Article 2 of Convention No. 52. Right to annual holidays with pay. In its previous comments, the Committee noted the need to include provisions: (i) ensuring that public and customary holidays as well as interruptions of attendance at work due to sickness and other specified reasons are not counted as part of the annual holiday (Article 2(3)(a) and (b)); and (ii) on the need of gradually increasing the duration of annual paid holiday with the length of service (Article 2(5)). The Committee also observes that section 39 of the Labour Code provides that the employer may choose when annual leave is taken and does not clearly specify that only the period going beyond the minimum duration of six days, prescribed by the Convention, can be divided into parts (Article 2(4)). The Committee notes that the Government refers to draft amendments to the Labour Code which take into account these comments. The Committee notes that, according to the CGTL, weekly rest would be counted as annual leave if falling within an annual leave period and that when a wage earner wishes to take time off during one of the traditional holidays, they are not entitled to pay. The Committee requests the Government to indicate the measures, taken or envisaged, including through its labour law reform in consultation with social partners, in order to ensure that Article 2 of the Convention is fully applied in law and in practice. It requests the Government to continue to provide information on the progress made in this regard.
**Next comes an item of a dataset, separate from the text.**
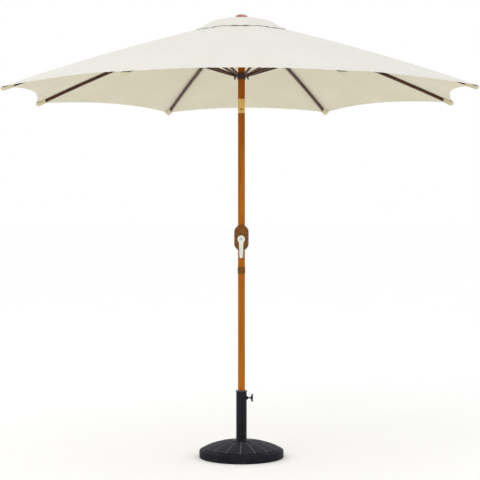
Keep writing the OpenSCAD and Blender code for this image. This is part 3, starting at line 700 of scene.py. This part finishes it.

Article 4. Prohibition to relinquish or forgo the right to annual holidays with pay. The Committee notes the observations of the CGTL, according to which the law does not prevent agreements between a wage earner and the employer waiving the worker’s annual leave, in exchange for 15 days’ wages. The Committee requests the Government to provide its comments in this respect.

D. Night work

Articles 2 and 3 of Convention No. 89. General prohibition against women’s night work in industrial undertakings. The Committee notes that, in its report, the Government refers to proposed draft amendments to the Labour Code, providing that women are prohibited from working at night regardless of their age, in any industrial establishment, subject to a few exceptions. According to the Government, exceptions would cover family establishments, positions of responsibility that are managerial or technical in nature, situations of force majeure, and situations where work involves the use of raw materials at the processing stage, and which are rapidly perishable. Recalling that protective measures applicable to women’s employment at night which go beyond maternity protection and are based on stereotyped perceptions regarding women’s professional abilities and role in society, violate the principle of equality of opportunity and treatment between men and women, and recalling that Convention No. 89 will be open for denunciation between 27 February 2031 and 27 February 2032, the Committee draws the Government’s attention to the Night Work Convention, 1990 (No. 171), which is not devised as a gender-specific instrument but focuses on the protection of all those working at night (General Survey of 2018 concerning working time instruments, paragraphs 408 and 545).